The costumes, in turn, reflected the relationships between the various characters: Alfonso and Despina both wore a tuxedo as if they were masters of ceremonies; Fiordiligi and Dorabella had basic dresses with fringes and bows that fell throughout the opera, as if to illustrate the increasing mental and emotional confusion in which they found themselves. In their opening scene however, they wore masks of Mexican wrestlers, while they spoke of love as a game of consumption and competition between them; Guglielmo and Ferrando began like two bank employees, dressed in gray suits, immersed in social conventions, only to return as new lovers disguised as « American Electric Cowboys » – the Mexicans’ rich neighbours – who seduce both women with their self-confidence and pretension, showing off the money they pretend to have.

 

To add more layers of meaning and interpretative possibilities to the scenes, I dubbed all the soloists with six extras who, still in the overture, came out of the moving rectangle « L’Origine du Monde ». They were dressed in white and black, like chess figures and had the Soloists’ initials printed on their clothes, almost as if they were elements of a chemical table – something that is the basis of the name that Goethe gives to his book on love relationships « The Elective Affinities »… These extras participated scenically and choreographically in the play, also moving the scene elements in order to create new performance spaces.

In addition to these six extras, I had a gorilla intervene – a symbol of something primitive and, at times, brutal that permeates human behavior. At the ouverture, he meets an elegant lady who seduces him, creating in him though the idea of shame and guilt.
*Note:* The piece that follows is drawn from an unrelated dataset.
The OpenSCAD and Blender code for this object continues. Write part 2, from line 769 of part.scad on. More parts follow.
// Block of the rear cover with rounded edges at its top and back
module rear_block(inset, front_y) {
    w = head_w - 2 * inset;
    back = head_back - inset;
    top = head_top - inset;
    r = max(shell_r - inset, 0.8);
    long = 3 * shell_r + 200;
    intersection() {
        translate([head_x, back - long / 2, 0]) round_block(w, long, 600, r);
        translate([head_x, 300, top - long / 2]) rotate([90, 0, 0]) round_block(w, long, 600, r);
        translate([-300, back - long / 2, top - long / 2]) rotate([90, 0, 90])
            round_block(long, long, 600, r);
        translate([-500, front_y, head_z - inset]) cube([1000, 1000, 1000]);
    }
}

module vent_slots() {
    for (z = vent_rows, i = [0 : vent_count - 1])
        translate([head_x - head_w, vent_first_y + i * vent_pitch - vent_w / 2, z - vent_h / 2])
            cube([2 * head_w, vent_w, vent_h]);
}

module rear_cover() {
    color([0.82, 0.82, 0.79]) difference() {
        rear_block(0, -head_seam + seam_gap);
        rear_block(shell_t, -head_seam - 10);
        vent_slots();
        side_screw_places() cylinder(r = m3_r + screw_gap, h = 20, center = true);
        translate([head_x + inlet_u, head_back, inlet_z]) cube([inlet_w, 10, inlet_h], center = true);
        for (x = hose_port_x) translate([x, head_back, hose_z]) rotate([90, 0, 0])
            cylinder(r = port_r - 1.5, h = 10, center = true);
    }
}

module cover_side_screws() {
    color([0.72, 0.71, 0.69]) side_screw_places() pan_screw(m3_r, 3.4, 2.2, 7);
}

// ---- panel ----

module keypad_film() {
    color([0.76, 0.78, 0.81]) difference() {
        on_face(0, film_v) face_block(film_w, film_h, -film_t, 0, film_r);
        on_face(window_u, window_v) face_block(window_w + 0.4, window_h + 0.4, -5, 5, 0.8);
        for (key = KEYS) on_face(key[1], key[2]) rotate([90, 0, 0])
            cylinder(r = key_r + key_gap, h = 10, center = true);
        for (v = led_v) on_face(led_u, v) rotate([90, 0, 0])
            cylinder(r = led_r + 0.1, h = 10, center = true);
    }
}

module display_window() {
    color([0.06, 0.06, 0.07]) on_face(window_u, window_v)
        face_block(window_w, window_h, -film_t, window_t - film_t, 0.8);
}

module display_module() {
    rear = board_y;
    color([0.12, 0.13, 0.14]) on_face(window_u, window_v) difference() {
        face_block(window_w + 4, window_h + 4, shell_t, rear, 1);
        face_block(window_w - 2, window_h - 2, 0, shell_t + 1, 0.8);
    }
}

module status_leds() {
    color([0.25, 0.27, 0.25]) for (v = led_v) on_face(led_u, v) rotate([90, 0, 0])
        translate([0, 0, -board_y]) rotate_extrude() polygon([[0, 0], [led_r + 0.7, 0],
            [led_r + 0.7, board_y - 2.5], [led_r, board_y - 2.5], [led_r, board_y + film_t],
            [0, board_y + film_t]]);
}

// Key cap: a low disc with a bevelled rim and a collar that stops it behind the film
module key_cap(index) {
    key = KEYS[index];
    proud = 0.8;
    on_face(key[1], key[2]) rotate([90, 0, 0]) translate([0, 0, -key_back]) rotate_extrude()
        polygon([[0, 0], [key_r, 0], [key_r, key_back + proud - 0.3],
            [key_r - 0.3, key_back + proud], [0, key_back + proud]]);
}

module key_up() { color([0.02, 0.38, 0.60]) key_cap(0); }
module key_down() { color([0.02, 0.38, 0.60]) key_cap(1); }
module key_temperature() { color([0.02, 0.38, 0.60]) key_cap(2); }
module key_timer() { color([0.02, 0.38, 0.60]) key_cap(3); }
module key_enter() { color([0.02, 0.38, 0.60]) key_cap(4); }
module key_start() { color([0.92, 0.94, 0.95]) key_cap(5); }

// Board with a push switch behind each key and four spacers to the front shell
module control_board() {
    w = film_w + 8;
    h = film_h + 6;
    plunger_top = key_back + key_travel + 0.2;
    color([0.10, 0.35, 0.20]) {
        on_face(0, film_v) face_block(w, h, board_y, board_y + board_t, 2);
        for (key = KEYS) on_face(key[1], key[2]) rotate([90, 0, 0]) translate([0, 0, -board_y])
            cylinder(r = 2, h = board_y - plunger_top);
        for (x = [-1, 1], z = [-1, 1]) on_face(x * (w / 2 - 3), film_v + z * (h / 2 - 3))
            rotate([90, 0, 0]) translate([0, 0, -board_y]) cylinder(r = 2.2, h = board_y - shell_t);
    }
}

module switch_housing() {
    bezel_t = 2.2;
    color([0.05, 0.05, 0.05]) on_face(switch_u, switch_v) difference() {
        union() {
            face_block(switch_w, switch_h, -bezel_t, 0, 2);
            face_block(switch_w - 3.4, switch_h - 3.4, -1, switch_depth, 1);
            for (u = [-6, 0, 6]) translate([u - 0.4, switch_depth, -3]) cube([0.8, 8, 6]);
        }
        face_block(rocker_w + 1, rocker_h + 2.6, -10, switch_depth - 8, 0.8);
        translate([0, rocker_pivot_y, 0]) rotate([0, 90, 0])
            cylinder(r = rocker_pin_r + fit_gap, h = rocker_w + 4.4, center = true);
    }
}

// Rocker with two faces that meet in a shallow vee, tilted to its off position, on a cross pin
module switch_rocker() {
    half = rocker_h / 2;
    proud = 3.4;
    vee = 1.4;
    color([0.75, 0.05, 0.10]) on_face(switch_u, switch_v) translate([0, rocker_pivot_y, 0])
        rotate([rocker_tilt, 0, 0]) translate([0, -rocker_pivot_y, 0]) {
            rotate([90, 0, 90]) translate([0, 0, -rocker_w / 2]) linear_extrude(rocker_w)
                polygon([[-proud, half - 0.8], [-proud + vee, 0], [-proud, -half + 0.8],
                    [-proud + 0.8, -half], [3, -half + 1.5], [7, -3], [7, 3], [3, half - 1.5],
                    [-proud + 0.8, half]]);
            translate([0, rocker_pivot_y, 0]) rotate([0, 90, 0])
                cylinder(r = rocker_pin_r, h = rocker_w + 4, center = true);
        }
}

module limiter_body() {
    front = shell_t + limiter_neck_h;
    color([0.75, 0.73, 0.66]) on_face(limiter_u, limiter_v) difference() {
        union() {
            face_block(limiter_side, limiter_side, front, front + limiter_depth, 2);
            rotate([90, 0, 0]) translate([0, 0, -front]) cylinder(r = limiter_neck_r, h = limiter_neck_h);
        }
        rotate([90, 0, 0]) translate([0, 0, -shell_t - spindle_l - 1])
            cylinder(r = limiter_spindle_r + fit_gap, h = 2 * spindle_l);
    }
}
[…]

This elegant lady is precisely part of the chorus – men and women dressed in formalwear who take voyeuristic pleasure in observing the soloists’ mishaps.
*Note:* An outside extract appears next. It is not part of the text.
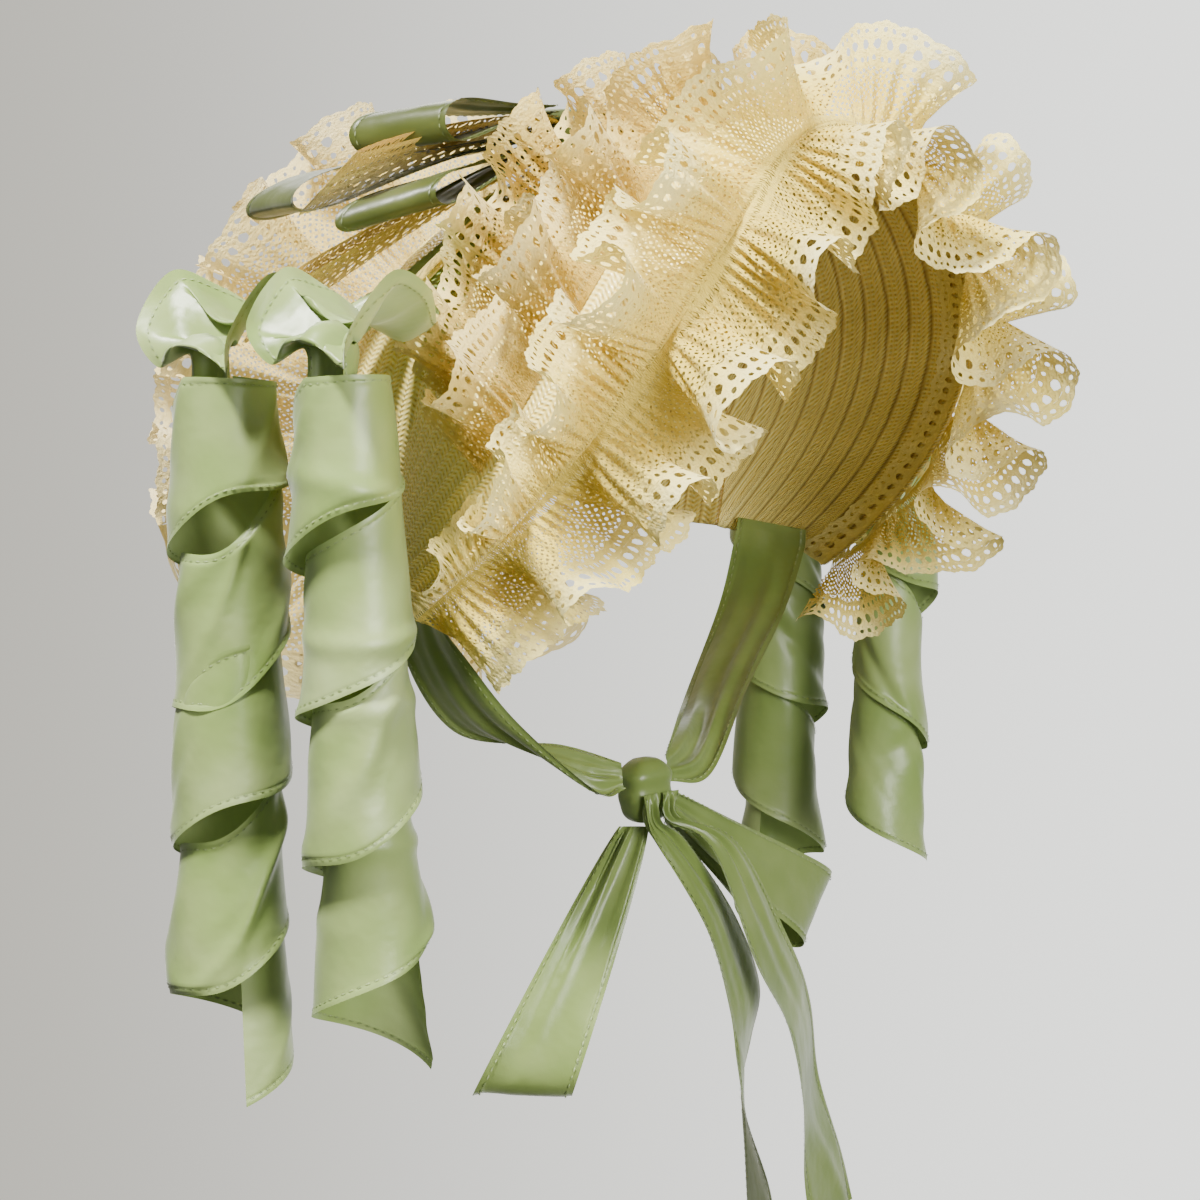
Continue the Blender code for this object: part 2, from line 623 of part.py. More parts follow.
def add_chin_ties(satin):
    """The ribbons from the brim's corners to the knot under the chin."""
    for side, word in ((-1, "right"), (1, "left")):
        seat, back = tie_seat(side)
        aside = CHIN_KNOT_ASIDE + side * (CHIN_KNOT_WIDTH / 2 + GAP + SATIN / 2)
        goal = np.array([aside, CHIN_KNOT_FORWARD, CHIN_KNOT_DROP + CHIN_KNOT_HEIGHT * TIE_END_SHARE])
        rows = [(*seat, *(back * TIE_SEAT_WIDTH))]
        for across, forward, down, width, width_aside, width_back, width_up in TIE_SECTIONS:
            centre = seat + (goal - seat) * np.array([across, forward, down])
            direction = unit(np.array([side * width_aside, width_back, width_up]))
            rows.append((*centre, *(direction * TIE_WIDTH * width)))
        read = smooth(rows, RIBBON_POINTS)
        sheet(f"chin_tie_{word}", ribbon_grid(read[:, :3], read[:, 3:], 0.0, 1), SATIN, satin)


def add_chin_bow(satin):
    """The knot under the chin, its two loops and its two free ends."""
    middle = np.array([CHIN_KNOT_ASIDE, CHIN_KNOT_FORWARD, CHIN_KNOT_DROP])
    size = (CHIN_KNOT_WIDTH, CHIN_KNOT_DEPTH, CHIN_KNOT_HEIGHT)
    knot("chin_knot", tuple(middle), size, CHIN_KNOT_EDGE, satin)
    for name, across, height, aside, back, up, *rest in CHIN_LOOPS:
        root = middle + (CHIN_KNOT_WIDTH * across, 0.0, CHIN_KNOT_HEIGHT * height)
        reach = CHIN_LOOP_LENGTH * np.array([aside, back, up])
        full = TIE_WIDTH * unit(np.array(rest[0:3]))
        narrow = CHIN_LOOP_ROOT_WIDTH * unit(np.array(rest[3:6]))
        away = unit(np.cross(reach, full))
        centres, opened = loop_centres(root, reach, away, away, CHIN_LOOP_OPENING * rest[6])
        widths = narrow * (1 - opened) + full * opened
        sheet(name, ribbon_grid(centres, widths, 0.0, 1), SATIN, satin)
    for name, across, sections in CHIN_TAILS:
        root = middle + (CHIN_KNOT_WIDTH * across, -CHIN_KNOT_DEPTH / 2 - GAP - SATIN / 2, 0.0)
        lower = root - (0, CHIN_KNOT_DEPTH * CHIN_TAIL_LIFT_SHARE, CHIN_KNOT_HEIGHT * CHIN_TAIL_SLIDE_SHARE)
        rows = [(*root, CHIN_TAIL_ROOT_WIDTH, 0.0, 0.0), (*lower, CHIN_TAIL_ROOT_WIDTH, 0.0, 0.0)]
        for aside, forward, down, width, turn in sections:
            centre = root + CHIN_TAIL_DROP * np.array([aside, -forward, -down])
            turned = math.radians(turn)
            direction = np.array([math.cos(turned), math.sin(turned), 0.0])
            rows.append((*centre, *(direction * TIE_WIDTH * width)))
        read = smooth(rows, RIBBON_POINTS)
        sheet(name, ribbon_grid(read[:, :3], read[:, 3:], 0.0, 1), SATIN, satin)


def main():
    """Builds the bonnet."""
    for old in list(bpy.data.objects):
        bpy.data.objects.remove(old)
    collection = bpy.data.collections.new("poke_bonnet")
    bpy.context.scene.collection.children.link(collection)
    straw = material("straw_braid", (0.70, 0.58, 0.28), 0.45)
    lace = material("cream_lace", (0.93, 0.89, 0.76), 0.85)
    olive = material("olive_satin", (0.30, 0.36, 0.20), 0.30)
    sage = material("sage_satin", (0.62, 0.72, 0.48), 0.30)
    add_crown(straw)
    add_brim(straw, lace)
    add_ruffles(lace)
    add_bow(olive, lace)
    add_curls(sage)
    add_chin_ties(sage)
    add_chin_bow(sage)


main()
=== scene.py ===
"""The poke bonnet's looks: braided straw, open gathered lace, satin ribbon and stitches, with camera and light."""

import math

import bpy
import numpy as np
from mathutils import Matrix


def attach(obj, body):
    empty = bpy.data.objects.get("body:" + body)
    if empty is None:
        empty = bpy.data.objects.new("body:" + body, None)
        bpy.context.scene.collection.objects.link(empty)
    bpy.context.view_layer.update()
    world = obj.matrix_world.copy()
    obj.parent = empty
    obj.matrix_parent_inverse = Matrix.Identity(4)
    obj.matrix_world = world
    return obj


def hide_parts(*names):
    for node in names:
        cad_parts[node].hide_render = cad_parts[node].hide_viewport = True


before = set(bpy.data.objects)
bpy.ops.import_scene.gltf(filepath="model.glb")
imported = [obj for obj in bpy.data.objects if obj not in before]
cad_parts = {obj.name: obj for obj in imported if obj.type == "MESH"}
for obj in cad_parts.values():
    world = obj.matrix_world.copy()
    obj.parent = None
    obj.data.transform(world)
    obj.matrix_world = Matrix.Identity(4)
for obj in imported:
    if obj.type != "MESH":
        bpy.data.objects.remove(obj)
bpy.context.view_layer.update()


def mirrored(*rows):
    """Rows of a table and the same rows again in reverse."""
    return rows + rows[::-1]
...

I followed the libretto, using humorous elements, bringing it into a contemporary (and partly timeless) context and giving it some local touches. It was in this production, however, that I defined something that became a characteristic of my own, an identity of my stage direction: the use of text and, above all, questions (recited or projected onto the stage and, in the latter case, becoming part of the scenography) that reflect, in my opinion, the essence of the work itself, as well as of my interpretation of it.

In the specific case of « Così Fan Tutte », I used around forty-five or fifty questions/comments.Here are some of them: How do all women do? (in allusion to the title) How do all men do?How would you react if someone questioned your partner’s fidelity? Can loyalty be valued economically? Would you make someone suffer to prove something? What is fidelity? Would you fall in love more easily with someone with money or without? How does other people’s opinions influence the way you behave? How do you feel when you discover that you really like someone, whom, at the base, you don’t want to like? Aren’t passivity and submission also a form of manipulation? Does monogamy seem natural to you or is it a social convention? If all women do it and all men do it, how would you do it?

I believe in the transformative capacity of art through emotional communication with the public, through the ecstasy that opera, as a language, can provide and through the stimulus to reflection that questioning anchored in the play’s dramaturgy can provoke. « Così Fan Tutte » was a first experience in this direction.